= Lucy Alexa Heathcote Currie =

Lucy Alexa Heathcote Currie (28 January 1868 – 19 December 1957) was a medical-missionary midwife and nurse as well as an education missionary. She was an influential figure in the missionary healthcare community, contributing to midwifery and women's healthcare in India as part of the Church Missionary Society (CMS). Currie served as an example of the combination of healthcare, education, and missionary work during the late 19th and early 20th centuries.

== Early life ==

=== Personal life ===
Lucy Alexa Heathcote Currie was born on January 28, 1868, in Shahjahanpur, Bengal, India, to Robert George Currie and Fanny Catherine Ouseley. She was baptized on April 4, 1868, in the same town. She came from a prominent family: her grandfather, Sir Frederick Currie, served as the Foreign Secretary of State for India's government and as the Governor of Punjab. Her father was an English cricketer.

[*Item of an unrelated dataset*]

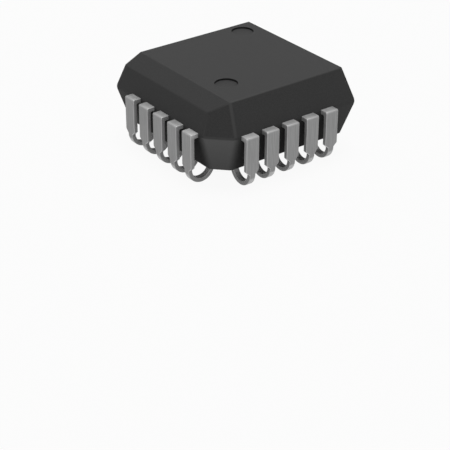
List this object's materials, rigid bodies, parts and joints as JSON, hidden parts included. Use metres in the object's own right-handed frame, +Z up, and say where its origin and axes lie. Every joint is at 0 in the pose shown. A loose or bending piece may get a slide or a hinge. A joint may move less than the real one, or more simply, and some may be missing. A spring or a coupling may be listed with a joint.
{
  "type": "plastic leaded chip carrier",
  "caption": "Square surface-mount chip package: a dark moulded body with one bevelled side, one cut corner and J-shaped leads curled in under all four sides.",
  "frame": {"origin": "centre of the seating plane that the J leads stand on", "axes": "+Z up through the body, -Y out of the bevelled pin-1 side, with the cut pin-1 corner at +X and -Y"},
  "size_m": [0.0098, 0.0098, 0.0046],
  "materials": {
    "moulding_compound": "dark charcoal moulded epoxy, matte",
    "tinned_lead": "matte tin plating with faint drawn streaks",
    "bare_leadframe": "bare copper alloy, sealed in the body",
    "die_adhesive": "silver-filled epoxy, sealed in the body",
    "silicon": "polished silicon, sealed in the body",
    "gold_wire": "gold bond wire, sealed in the body"
  },
  "bodies": {
    "root": {"moulded_body": "moulding_compound", "lead_01": "tinned_lead", "lead_02": "tinned_lead", "lead_03": "tinned_lead", "lead_04": "tinned_lead", "lead_05": "tinned_lead", "lead_06": "tinned_lead", "lead_07": "tinned_lead", "lead_08": "tinned_lead", "lead_09": "tinned_lead", "lead_10": "tinned_lead", "lead_11": "tinned_lead", "lead_12": "tinned_lead", "lead_13": "tinned_lead", "lead_14": "tinned_lead", "lead_15": "tinned_lead", "lead_16": "tinned_lead", "lead_17": "tinned_lead", "lead_18": "tinned_lead", "lead_19": "tinned_lead", "lead_20": "tinned_lead", "die_paddle": "bare_leadframe", "die_attach": "die_adhesive", "silicon_die": "silicon", "bond_wire_01": "gold_wire", "bond_wire_02": "gold_wire", "bond_wire_03": "gold_wire", "bond_wire_04": "gold_wire", "bond_wire_05": "gold_wire", "bond_wire_06": "gold_wire", "bond_wire_07": "gold_wire", "bond_wire_08": "gold_wire", "bond_wire_09": "gold_wire", "bond_wire_10": "gold_wire", "bond_wire_11": "gold_wire", "bond_wire_12": "gold_wire", "bond_wire_13": "gold_wire", "bond_wire_14": "gold_wire", "bond_wire_15": "gold_wire", "bond_wire_16": "gold_wire", "bond_wire_17": "gold_wire", "bond_wire_18": "gold_wire", "bond_wire_19": "gold_wire", "bond_wire_20": "gold_wire"}
  },
  "joints": []
}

On January 19, 1895, Currie married Dr. John Orlando Summerhayes, a fellow missionary and physician in India. The couple continued their missionary work in Punjab, raising a family of eight children (two sons and six daughters).

=== Education ===
Currie received her early education in India before pursuing nursing and midwifery training at Princess Helena College in Ealing, London, England.

== Mission work ==
At the age of 25, in 1893, Currie was accepted as an honorary missionary to the Punjab and Sindh Mission of the Church Missionary Society (CMS), stationed at Tarn Taran, India.

Currie's work in Tarn Taran was part of a broader CMS project to provide healthcare and education in remote and underprivileged parts of India. She worked with other missionaries to promote health and Christianity, focusing on empowering women and improving maternal health outcomes.

Currie retired in 1906.

=== Published work ===
Currie L (compiler). Missionary Birthday Book, Religious Tract Society, 1894. A collection of daily scripture, hymns, and missionary history events.

== Death ==
Currie died on December 19, 1957, in Sussex, England, at the age of 89.